» **Problem details**: Give back, unchanged, the line with "inside the rolled edge", the line with "cad_parts[node].hide_render = cad_parts[node].hide_viewport", and every line between them, and no other line.
[Start of Supplied data]
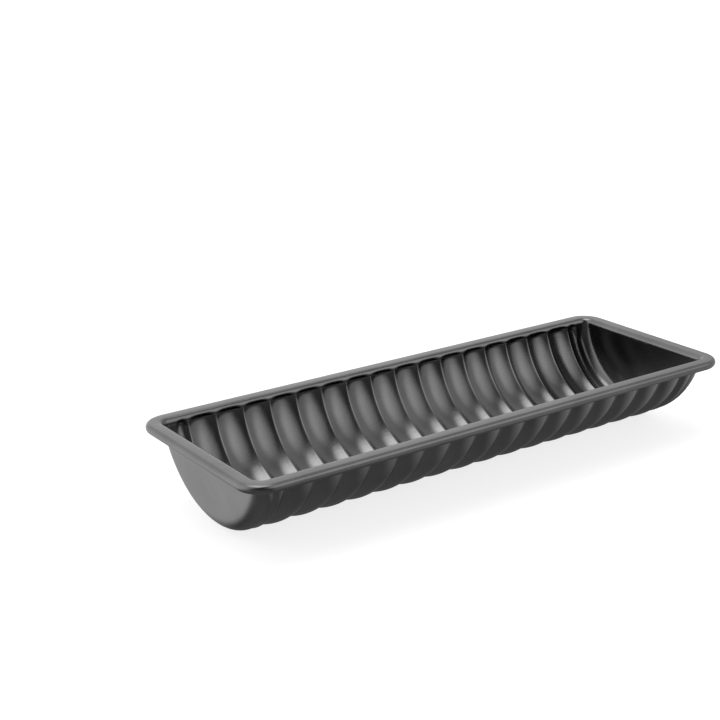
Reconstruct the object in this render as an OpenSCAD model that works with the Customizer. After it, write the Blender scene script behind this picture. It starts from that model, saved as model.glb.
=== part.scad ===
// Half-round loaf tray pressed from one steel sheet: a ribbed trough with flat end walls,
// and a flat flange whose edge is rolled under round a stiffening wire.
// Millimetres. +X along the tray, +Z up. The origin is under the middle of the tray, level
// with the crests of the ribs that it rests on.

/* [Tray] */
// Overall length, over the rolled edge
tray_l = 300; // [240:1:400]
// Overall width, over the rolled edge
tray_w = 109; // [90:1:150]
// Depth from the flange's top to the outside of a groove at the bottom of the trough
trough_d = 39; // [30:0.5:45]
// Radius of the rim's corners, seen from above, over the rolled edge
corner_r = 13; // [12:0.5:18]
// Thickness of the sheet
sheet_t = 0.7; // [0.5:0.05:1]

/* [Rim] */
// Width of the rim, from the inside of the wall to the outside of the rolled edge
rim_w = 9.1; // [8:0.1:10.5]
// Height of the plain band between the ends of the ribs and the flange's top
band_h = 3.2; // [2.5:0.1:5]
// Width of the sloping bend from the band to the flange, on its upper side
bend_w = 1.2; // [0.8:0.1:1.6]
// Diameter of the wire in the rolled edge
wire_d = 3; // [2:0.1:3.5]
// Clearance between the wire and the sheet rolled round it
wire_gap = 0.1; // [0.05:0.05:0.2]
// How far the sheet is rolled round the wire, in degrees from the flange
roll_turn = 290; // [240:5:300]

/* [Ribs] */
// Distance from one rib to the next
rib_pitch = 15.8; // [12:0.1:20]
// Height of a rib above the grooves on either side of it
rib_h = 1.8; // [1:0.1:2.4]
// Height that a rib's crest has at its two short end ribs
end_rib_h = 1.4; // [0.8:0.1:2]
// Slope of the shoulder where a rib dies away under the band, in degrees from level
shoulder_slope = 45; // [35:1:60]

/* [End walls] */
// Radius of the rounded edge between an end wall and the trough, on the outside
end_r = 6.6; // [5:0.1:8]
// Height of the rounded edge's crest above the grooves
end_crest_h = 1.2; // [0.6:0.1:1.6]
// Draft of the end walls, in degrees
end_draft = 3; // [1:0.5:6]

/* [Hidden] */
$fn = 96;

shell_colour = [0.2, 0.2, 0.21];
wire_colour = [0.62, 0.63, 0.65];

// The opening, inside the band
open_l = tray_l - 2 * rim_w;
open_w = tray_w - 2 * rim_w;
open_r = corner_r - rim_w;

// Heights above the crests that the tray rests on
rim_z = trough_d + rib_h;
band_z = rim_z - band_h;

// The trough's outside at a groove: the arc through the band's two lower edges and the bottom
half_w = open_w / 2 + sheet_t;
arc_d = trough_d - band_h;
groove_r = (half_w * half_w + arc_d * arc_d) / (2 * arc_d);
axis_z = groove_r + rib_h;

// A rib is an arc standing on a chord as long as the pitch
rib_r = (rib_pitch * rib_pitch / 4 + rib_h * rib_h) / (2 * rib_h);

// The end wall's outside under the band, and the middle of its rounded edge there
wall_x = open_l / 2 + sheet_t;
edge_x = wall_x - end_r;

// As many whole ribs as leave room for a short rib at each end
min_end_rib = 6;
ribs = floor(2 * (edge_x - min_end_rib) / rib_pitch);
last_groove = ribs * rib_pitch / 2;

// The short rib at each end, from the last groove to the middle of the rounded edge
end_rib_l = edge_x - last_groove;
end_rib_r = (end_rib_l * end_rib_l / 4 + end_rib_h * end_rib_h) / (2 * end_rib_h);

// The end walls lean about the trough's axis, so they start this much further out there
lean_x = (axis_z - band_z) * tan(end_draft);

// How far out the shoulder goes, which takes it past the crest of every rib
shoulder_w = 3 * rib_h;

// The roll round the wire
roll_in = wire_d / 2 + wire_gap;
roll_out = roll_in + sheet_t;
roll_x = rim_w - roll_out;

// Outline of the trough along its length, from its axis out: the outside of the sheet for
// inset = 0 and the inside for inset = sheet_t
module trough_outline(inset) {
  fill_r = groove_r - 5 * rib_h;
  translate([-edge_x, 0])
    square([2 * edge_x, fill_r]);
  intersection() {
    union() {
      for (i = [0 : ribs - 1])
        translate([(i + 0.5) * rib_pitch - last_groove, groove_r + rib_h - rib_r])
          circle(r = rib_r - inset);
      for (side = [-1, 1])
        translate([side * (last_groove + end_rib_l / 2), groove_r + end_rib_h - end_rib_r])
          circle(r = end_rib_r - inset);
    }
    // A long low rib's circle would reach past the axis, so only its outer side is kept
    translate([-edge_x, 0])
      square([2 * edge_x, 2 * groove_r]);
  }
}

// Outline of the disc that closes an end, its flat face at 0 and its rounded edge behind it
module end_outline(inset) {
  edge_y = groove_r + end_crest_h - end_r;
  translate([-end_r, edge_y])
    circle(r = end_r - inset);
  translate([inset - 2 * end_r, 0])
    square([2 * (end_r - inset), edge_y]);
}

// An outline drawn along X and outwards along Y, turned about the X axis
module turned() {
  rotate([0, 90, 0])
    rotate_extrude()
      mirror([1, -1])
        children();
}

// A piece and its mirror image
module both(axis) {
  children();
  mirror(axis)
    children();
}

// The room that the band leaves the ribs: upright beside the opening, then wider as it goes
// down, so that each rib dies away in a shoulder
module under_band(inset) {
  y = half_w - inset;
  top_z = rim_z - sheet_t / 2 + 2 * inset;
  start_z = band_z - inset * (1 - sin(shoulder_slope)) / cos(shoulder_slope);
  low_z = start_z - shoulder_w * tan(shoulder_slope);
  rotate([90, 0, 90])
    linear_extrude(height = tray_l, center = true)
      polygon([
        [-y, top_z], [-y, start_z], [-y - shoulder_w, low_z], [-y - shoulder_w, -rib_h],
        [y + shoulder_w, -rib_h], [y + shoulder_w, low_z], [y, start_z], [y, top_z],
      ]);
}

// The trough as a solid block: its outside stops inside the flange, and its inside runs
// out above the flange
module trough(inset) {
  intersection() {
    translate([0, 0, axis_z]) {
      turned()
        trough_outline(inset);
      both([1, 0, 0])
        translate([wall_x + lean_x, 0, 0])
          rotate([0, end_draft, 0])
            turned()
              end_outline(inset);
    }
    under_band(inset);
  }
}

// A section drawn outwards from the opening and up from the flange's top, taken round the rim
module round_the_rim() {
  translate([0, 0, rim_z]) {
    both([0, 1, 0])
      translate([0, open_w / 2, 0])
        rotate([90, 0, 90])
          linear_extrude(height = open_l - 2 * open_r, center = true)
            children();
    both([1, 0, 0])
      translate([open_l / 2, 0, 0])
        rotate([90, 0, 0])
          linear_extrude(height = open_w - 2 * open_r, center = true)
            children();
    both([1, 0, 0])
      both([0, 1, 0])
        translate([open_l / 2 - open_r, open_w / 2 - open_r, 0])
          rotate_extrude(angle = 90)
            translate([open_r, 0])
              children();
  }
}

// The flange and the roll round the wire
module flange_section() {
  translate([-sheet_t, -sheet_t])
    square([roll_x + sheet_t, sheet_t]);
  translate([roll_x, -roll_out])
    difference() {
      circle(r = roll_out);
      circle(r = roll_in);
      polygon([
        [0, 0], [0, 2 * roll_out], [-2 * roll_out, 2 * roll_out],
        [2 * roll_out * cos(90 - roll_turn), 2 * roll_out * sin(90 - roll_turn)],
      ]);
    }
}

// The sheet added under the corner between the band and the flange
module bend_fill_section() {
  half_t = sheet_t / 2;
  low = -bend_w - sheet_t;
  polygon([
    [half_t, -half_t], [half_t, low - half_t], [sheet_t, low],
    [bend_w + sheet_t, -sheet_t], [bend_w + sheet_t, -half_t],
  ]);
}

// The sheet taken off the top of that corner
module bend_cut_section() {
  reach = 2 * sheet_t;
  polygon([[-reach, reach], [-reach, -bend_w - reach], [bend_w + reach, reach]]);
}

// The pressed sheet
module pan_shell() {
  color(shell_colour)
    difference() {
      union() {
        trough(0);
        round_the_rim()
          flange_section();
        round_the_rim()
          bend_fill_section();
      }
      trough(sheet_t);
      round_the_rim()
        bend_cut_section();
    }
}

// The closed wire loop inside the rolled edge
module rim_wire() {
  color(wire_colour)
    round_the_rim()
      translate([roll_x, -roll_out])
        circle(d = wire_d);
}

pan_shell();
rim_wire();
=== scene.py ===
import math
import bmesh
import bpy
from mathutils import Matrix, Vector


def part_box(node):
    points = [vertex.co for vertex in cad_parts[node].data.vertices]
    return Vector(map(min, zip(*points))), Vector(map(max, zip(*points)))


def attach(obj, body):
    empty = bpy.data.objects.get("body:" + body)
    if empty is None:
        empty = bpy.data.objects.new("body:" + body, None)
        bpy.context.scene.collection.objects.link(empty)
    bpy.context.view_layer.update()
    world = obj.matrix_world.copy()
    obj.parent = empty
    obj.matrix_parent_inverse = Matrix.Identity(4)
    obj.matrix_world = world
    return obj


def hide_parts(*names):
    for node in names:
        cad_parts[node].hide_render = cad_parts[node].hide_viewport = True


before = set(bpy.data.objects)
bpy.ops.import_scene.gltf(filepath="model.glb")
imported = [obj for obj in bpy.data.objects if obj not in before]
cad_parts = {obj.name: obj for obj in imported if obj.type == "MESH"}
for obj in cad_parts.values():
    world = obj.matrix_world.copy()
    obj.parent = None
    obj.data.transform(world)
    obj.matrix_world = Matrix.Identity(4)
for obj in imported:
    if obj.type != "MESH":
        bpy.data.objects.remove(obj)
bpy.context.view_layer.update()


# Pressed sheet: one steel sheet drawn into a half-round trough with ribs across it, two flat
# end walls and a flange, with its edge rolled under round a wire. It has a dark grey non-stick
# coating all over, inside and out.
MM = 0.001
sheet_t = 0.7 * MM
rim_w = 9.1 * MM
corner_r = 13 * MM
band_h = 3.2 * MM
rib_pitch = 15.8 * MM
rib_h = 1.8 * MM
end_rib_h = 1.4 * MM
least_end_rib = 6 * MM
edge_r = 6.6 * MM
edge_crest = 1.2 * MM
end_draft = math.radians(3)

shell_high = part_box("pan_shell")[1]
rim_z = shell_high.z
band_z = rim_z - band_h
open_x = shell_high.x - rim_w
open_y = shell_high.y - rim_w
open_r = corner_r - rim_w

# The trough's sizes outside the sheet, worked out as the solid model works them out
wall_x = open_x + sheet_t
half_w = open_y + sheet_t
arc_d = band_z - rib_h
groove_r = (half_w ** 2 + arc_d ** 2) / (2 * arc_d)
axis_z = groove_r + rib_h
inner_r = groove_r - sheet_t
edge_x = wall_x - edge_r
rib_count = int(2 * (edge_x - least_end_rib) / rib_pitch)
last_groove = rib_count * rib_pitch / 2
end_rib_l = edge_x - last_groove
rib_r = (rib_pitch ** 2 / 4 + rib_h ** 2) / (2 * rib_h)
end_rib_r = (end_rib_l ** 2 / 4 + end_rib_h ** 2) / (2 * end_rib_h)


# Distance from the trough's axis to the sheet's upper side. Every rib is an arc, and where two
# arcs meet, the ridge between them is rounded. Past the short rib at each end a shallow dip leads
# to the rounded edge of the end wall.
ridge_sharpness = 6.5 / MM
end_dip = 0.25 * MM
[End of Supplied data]
» **Correct output**:
// The closed wire loop inside the rolled edge
module rim_wire() {
  color(wire_colour)
    round_the_rim()
      translate([roll_x, -roll_out])
        circle(d = wire_d);
}

pan_shell();
rim_wire();
=== scene.py ===
import math
import bmesh
import bpy
from mathutils import Matrix, Vector


def part_box(node):
    points = [vertex.co for vertex in cad_parts[node].data.vertices]
    return Vector(map(min, zip(*points))), Vector(map(max, zip(*points)))


def attach(obj, body):
    empty = bpy.data.objects.get("body:" + body)
    if empty is None:
        empty = bpy.data.objects.new("body:" + body, None)
        bpy.context.scene.collection.objects.link(empty)
    bpy.context.view_layer.update()
    world = obj.matrix_world.copy()
    obj.parent = empty
    obj.matrix_parent_inverse = Matrix.Identity(4)
    obj.matrix_world = world
    return obj


def hide_parts(*names):
    for node in names:
        cad_parts[node].hide_render = cad_parts[node].hide_viewport = True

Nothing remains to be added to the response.